Farm Bureau Shows Support for Pending FTAs with Visit to South America

Farm Bureau Shows Support for Pending FTAs with Visit to South America

Stallman says now is time to move forward and pass agreements.

Earlier this month a delegation of American Farm Bureau Federation leaders traveled to South America to show support for the pending free trade agreements with Colombia and Panama. They met with government representatives, U.S. embassy officials, agriculture leaders and producers in both countries. According to Farm Bureau President Bob Stallman some of the government officials expressed frustration with the delay in approval.

"Here we are, you know still haven't passed the agreement and they don't understand why," Stallman said. "They negotiated in good faith, and they are ready to move forward with the agreement and yet the U.S. is not."

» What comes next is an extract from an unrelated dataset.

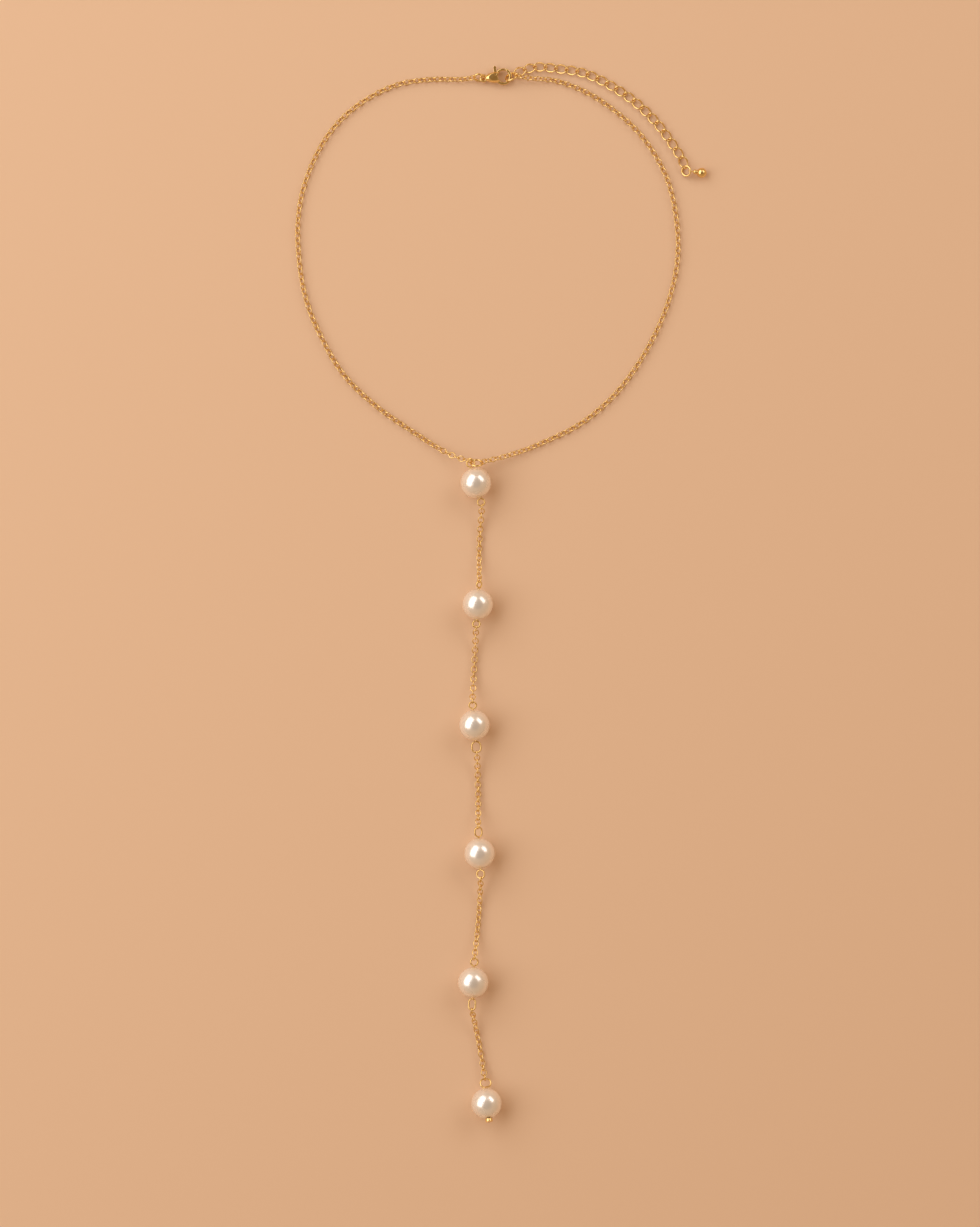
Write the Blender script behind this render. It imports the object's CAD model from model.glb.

When it comes to trade agreements, Stallman notes the focus is often on the importance of opening new markets. In this case, he says the U.S. is losing markets by not passing these agreements.

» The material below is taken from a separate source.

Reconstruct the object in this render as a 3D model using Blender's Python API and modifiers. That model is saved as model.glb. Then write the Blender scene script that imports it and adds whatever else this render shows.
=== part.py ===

"We've lost about $1 billion worth of agricultural sales into Colombia just because we have not finalized the free trade agreement," Stallman said. "Other countries have negotiated agreements and out competitors are getting into that marketplace and taking what should be our markets given our transportation advantage. So there is a great sense of urgency, we need to move forward as quickly as possible and be sure we at least keep those markets for us and hopefully expand them."

Stallman says there are plenty of other reasons to approve the pending trade deals as well.

"Colombia has been a partner of the United States for a long time and frankly from a foreign policy perspective we need some friends in that region of the world, I mean you've got Venezuela with Hugo Chavez right next door," Stallman said. "The other thing is even broader when you talk about trade negotiations. Here we have gone forth and negotiated with these countries and from their perspective and from our perspective in good faith, and yet after the agreement is done we let it languish and pass it. What does that say to other countries that we may want to negotiate with in terms of getting a free trade agreement or preferential agreements. I think it's kind of a reputational risk for the United States for us not to move forward and pass these agreements."

Stallman says now is the time to move forward and get the agreements sent to Congress so they can be considered on the floor. He says they've been left sitting on the table far too long.